The second half of Frank Hardy: Politics Literature Life concentrates more on Hardy’s somewhat haphazard literary output over the years (after Power Without Glory’s 1950 publication, he didn’t write his next novel until 1958) and his personal life. There were the love affairs with Greek songbird Nana Mouskouri and Rumanian actress Elena Arama. The destructive addiction to gambling. Not one to pay his bills, despite his Marxist education and sure knowledge that he must be living off the labour of others, he could be found lining up with kids at busted phone booths in order to make a free call. Hardy even received a letter from some angry battlers after not paying one of his removalist bills: "We are a company of battlers and cannot survive when people, like yourselves, do not pay their debts!’
How different we are from what we profess ourselves to be.
The book also contains a nice little section on Mary Hardy, Frank’s youngest sister by fourteen years. As a youngster growing up in the seventies I always had to be in bed by the time her show The Penthouse Club started, but I instinctively knew at that young age that Mary Hardy’s wit and snappy one liners were something to be celebrated – Australia’s answer to Dorothy Parker. Her life too was pretty miserable, ending in suicide in 1985.
She went out with a bang.
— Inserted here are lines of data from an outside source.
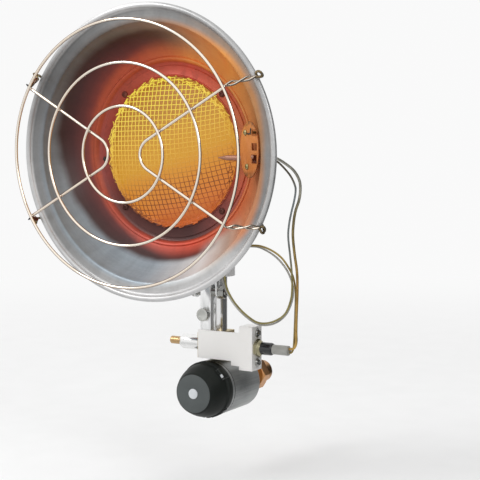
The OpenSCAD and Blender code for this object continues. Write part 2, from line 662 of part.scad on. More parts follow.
post_foot_z = block_z + 16;
module channel_post() color("lightgray") difference() {
  union() {
    translate([-post_w / 2, post_y, post_foot_z]) cube([post_w, post_t, pivot_z + ear_r - post_foot_z]);
    for (s = [-1, 1]) translate([s > 0 ? post_w / 2 - post_t : -post_w / 2, 0, 0])
      rotate([90, 0, 90]) linear_extrude(post_t) {
        translate([post_y, block_top + 3.3]) square([post_d, pivot_z + ear_r - block_top - 3.3]);
        intersection() {
          translate([pivot_y, pivot_z]) circle(r = ear_r, $fn = fine);
          translate([post_y, pivot_z - ear_r]) square([2 * ear_r, 2 * ear_r]);
        }
      }
  }
  translate([-post_w, pivot_y, pivot_z]) along_x() cylinder(r = pivot_r + run, h = 2 * post_w, $fn = small);
  translate([0, post_y - 1, thumb_z]) along_y() cylinder(r = thumb_r + run, h = 5, $fn = small);
}

post_foot_t = 2;
post_leg_w = post_w - 2 * post_t - 0.2;
module post_bracket() color("gray") difference() {
  union() {
    translate([-post_leg_w / 2, post_y + post_t, block_top])
      cube([post_leg_w, post_foot_t, thumb_z - block_top + 7]);
    translate([-post_leg_w / 2, post_y + post_t, block_top]) cube([post_leg_w, 11, post_foot_t]);
  }
  translate([0, post_y, thumb_z]) along_y() cylinder(r = thumb_r + run, h = 9, $fn = small);
}

module mixer_tube() color("silver") translate([0, tube_y, block_top]) difference() {
  cylinder(r = tube_r, h = tube_top - block_top, $fn = fine);
  translate([0, 0, -1]) cylinder(r = tube_r - tube_wall, h = tube_top - block_top + 2, $fn = fine);
  for (a = [60, 120]) rotate(a) translate([0, 0, 12]) {
    for (z = [0, 8]) translate([0, 0, z]) along_x() cylinder(r = 2.6, h = 20, $fn = small);
    translate([0, -2.6, 0]) cube([20, 5.2, 8]);
  }
}

module front_bracket() color("whitesmoke") difference() {
  tab_x = plate_right - plate_tab_w;
  low = plate_bottom - plate_step;
  tab_z = low - plate_tab_down;
  tab_h = plate_top + plate_tab_up - tab_z;
  union() {
    translate([-8, plate_y, plate_bottom]) cube([8 + plate_right, plate_t, plate_top - plate_bottom]);
    translate([plate_step_x, plate_y, low]) cube([plate_right - plate_step_x, plate_t, plate_step + 1]);
    translate([tab_x, plate_y, tab_z]) cube([plate_tab_w, plate_t, tab_h]);
    translate([block_right, plate_y, tab_z]) cube([plate_t, plate_flange_d, tab_h]);
    translate([tab_x, plate_y, tab_z + tab_h - plate_t]) cube([plate_tab_w, plate_flange_d, plate_t]);
  }
  at_valve(block_right - 1) cylinder(r = magnet_stub_r + run, h = plate_t + 2, $fn = small);
  for (s = [-1, 1]) translate([0, 0, s * side_screw_gap / 2])
    at_valve(block_right - 1) cylinder(r = 1.8 + run, h = plate_t + 2, $fn = small);
}

module side_screws() color("dimgray") for (s = [-1, 1]) translate([0, 0, s * side_screw_gap / 2])
  at_valve(plate_right) {
    screw_head(4.3, 3);
    mirror([0, 0, 1]) cylinder(r = 1.8, h = plate_t + 5, $fn = small);
  }

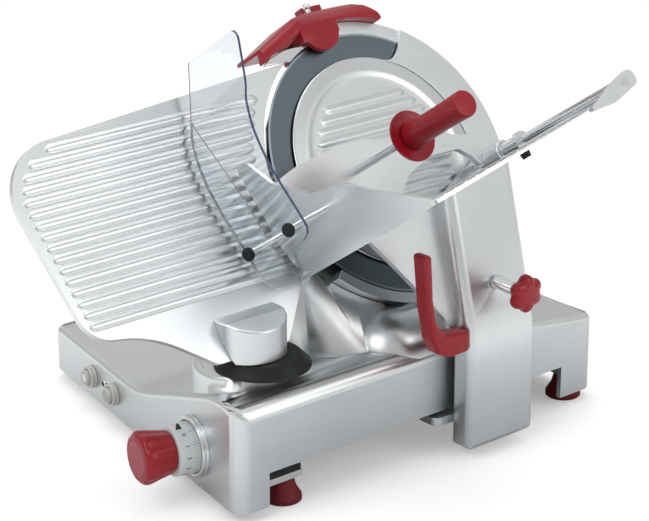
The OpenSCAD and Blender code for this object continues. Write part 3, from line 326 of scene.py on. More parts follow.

In 1983 Mary stormed a Liberal Party Function in Sydney. It was a $500 a pop fundraiser. Newly elected PM Malcolm Fraser and wife Tammy were the guests of honour. After interjecting during Fraser’s speech and making crow calls during Colleen Hewitt’s rendition of the Liberal Party theme song (is that available on CD I wonder?) she was taken to Redfern police station. Now that’s what I call civil disobedience.
Jenny Hocking’s Frank Hardy: Politics, Literature, Life, with its theme of the intersection of where politics and art meet, will keep your mind wonderfully focused on the role of the writer, and his or her responsibilities.